#### [Task details]
Search the data below for the word "bodies" and copy each line that holds it.

════════════════════

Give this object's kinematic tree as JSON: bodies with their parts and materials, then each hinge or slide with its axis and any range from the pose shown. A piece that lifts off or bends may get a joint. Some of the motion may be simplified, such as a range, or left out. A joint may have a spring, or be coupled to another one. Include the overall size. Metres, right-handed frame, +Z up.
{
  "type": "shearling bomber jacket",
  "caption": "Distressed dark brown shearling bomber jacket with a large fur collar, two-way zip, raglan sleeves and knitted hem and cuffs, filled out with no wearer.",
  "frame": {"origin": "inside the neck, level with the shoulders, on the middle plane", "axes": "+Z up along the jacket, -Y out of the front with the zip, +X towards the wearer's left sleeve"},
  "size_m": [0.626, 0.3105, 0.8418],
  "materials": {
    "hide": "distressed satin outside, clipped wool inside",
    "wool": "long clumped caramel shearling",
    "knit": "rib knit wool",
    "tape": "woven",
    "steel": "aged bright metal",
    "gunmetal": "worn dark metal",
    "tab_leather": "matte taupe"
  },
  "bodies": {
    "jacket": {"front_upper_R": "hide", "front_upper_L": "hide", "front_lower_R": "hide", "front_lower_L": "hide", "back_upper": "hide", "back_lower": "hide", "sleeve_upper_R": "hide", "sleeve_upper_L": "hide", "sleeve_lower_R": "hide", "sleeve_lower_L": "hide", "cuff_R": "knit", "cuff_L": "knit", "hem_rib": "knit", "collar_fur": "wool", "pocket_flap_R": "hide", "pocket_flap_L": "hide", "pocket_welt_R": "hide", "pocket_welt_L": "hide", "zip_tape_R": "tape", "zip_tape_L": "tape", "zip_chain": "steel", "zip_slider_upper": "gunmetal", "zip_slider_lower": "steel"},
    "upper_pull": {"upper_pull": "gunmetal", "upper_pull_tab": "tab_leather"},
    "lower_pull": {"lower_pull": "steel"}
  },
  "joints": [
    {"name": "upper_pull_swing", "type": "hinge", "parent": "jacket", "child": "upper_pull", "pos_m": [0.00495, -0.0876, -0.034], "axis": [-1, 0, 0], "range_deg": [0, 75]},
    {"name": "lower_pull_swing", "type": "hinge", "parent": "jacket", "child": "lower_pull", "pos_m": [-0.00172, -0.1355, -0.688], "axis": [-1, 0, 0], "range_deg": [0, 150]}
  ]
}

════════════════════

#### [Task solution]
Give this object's kinematic tree as JSON: bodies with their parts and materials, then each hinge or slide with its axis and any range from the pose shown. A piece that lifts off or bends may get a joint. Some of the motion may be simplified, such as a range, or left out. A joint may have a spring, or be coupled to another one. Include the overall size. Metres, right-handed frame, +Z up.
  "bodies": {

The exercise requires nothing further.